Bottom line, I keep a “journal” which makes me a by default makes me a “journalist.” The thing is, that it’s more complicated than that.
I like how the article explores the question of “acts of journalism” and whether or not something has “journalistic value.” I’ll be the first to admit that I hardly ever commit “acts of journalism” and that most of my stuff has little to no “journalistic value” but does that really make it any less important?
What do you think?
Amplify’d from www.salon.com
If you’re a creator of media, and most of us are these days in one way or another, what should I call you?
Why do I ask? I’m finishing up a new book, called “Mediactive,” to be published this fall. My primary goals are to persuade people to become much more active users, not passive consumers, of media. Part of this is what we’ve traditionally called “media literacy” — among other things, applying critical thinking to what we consume. And because we are all becoming creators in the Digital Age, it also means we need to apply some basic principles so people will trust what we say (assuming we want to be trusted).
One of my dilemmas has been what to call these new trusted media creators. In the era of scarcity, when there were relatively few outlets, many of them were called “journalists.”
This isn’t only my problem, and it’s more than just semantics. Asking the question in the right way has real-world impacts. So-called shield laws, for example, aim to protect whistle-blowers and the journalists whom they tell about government or corporate wrongdoing. Some states specify who counts as a journalist, which leaves out a huge range of people who effectively practice journalism nowadays; it also encourages a pernicious, back-door licensing of journalists. The right approach, if we need shield laws at all, is to protect acts of journalism.
As digital media become ubiquitous and more and more of us communicate and collaborate online, every person is capable of doing something that has journalistic value. Quite reasonably, relatively few of these folks imagine themselves as journalists, and they’d laugh if you called them one.

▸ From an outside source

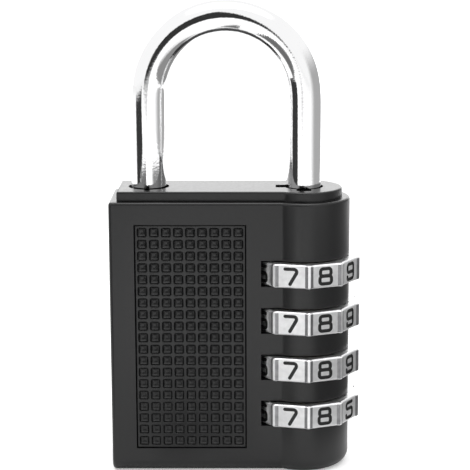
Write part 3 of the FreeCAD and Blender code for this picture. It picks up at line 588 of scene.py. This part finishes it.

Suppose you spot a couple of items online that you want me and other people interested in, say, folk music to see. You forward the links, along with short excerpts and a brief comment explaining why these items are worthwhile, to a mail list. If I tell you, “That was an act of journalism: You curated, aggregated, wrote commentary and created meta-data,” your response, appropriately, will be, “Huh? I was just forwarding some links.”